A tree up to 100 ft high in the wild, but never even half that size in this country; trunk slender, paler than in P. tremula when young; young shoots reddish brown, glabrous. Leaves 1 to 21⁄2 in. long and wide, very broadly ovate or roundish, with a short, abrupt apex, and a broad, rounded or nearly straight base, very finely toothed, and furnished with fine hairs on the margin, dark glossy green above, pale and dull beneath, glabrous on both sides; stalk slender, two-edged, 1 to 21⁄2 in. long. Catkins 2 to 21⁄2 in. long, more slender than in P. tremula.
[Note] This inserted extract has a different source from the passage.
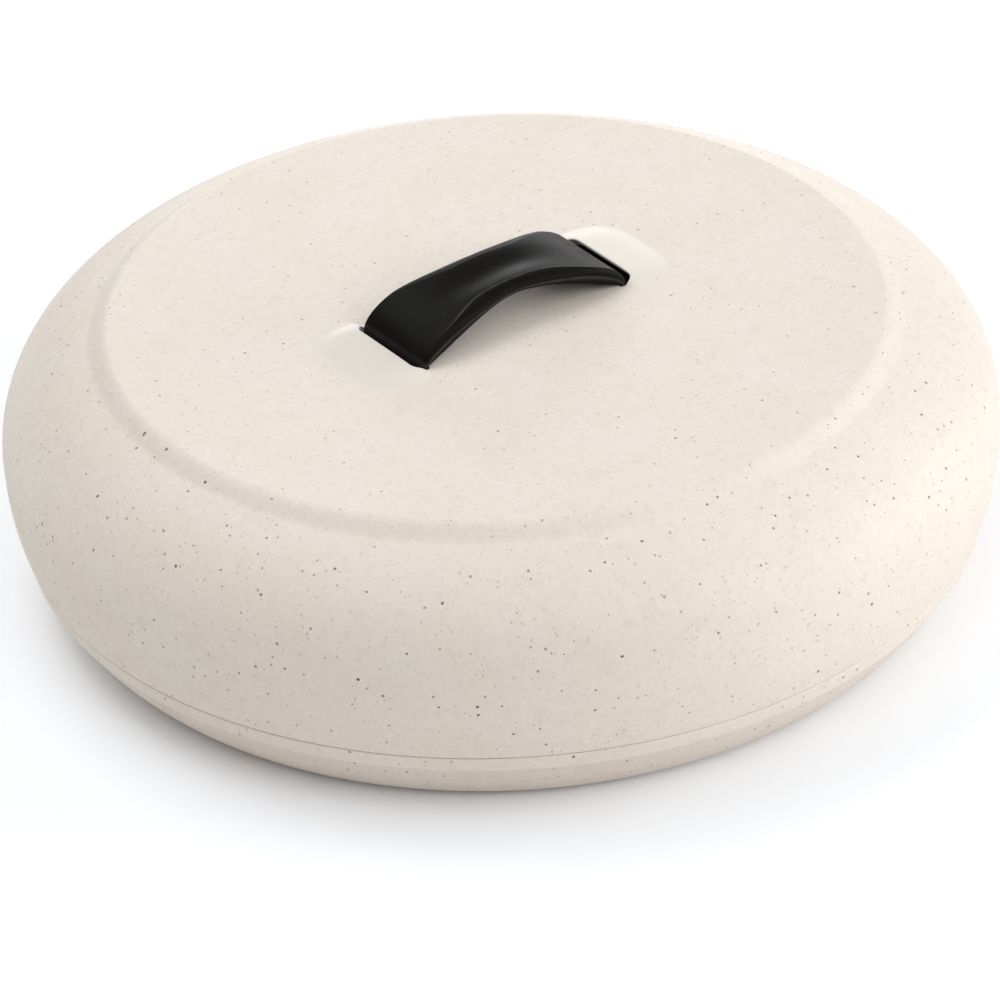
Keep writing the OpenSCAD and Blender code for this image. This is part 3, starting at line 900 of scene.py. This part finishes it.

P. tremuloides is perhaps the most widely distributed tree of N. America, occurring throughout Canada south of the tundra and in most parts of the USA with the exception of the south-east and some of the prairie states. In the west it ranges from N.W. Mexico to Alaska. It is often confused in gardens with the Old World P. tremula, from which it differs in characters pointed out under that species. According to Aiton, it was introduced in 1812, but there is some doubt as to this; a poplar grown under the name of P. graeca, but identical with P. tremuloides, is said to have been cultivated in 1779. P. tremuloides has never succeeded very well in this country, where it is mainly represented by the following garden variety:°
A pendulous variety. According to a note by M. Ferdinand Cayeux in the Garden for 21st January 1886, p. 65, it was found by a foreman in the employ of Messrs Baltet at St Julien, near Troyes, in 1865. It has more slender twigs than the weeping variety of P. tremula, but it is a female, and the catkins are not so striking as the male ones of the weeping aspen.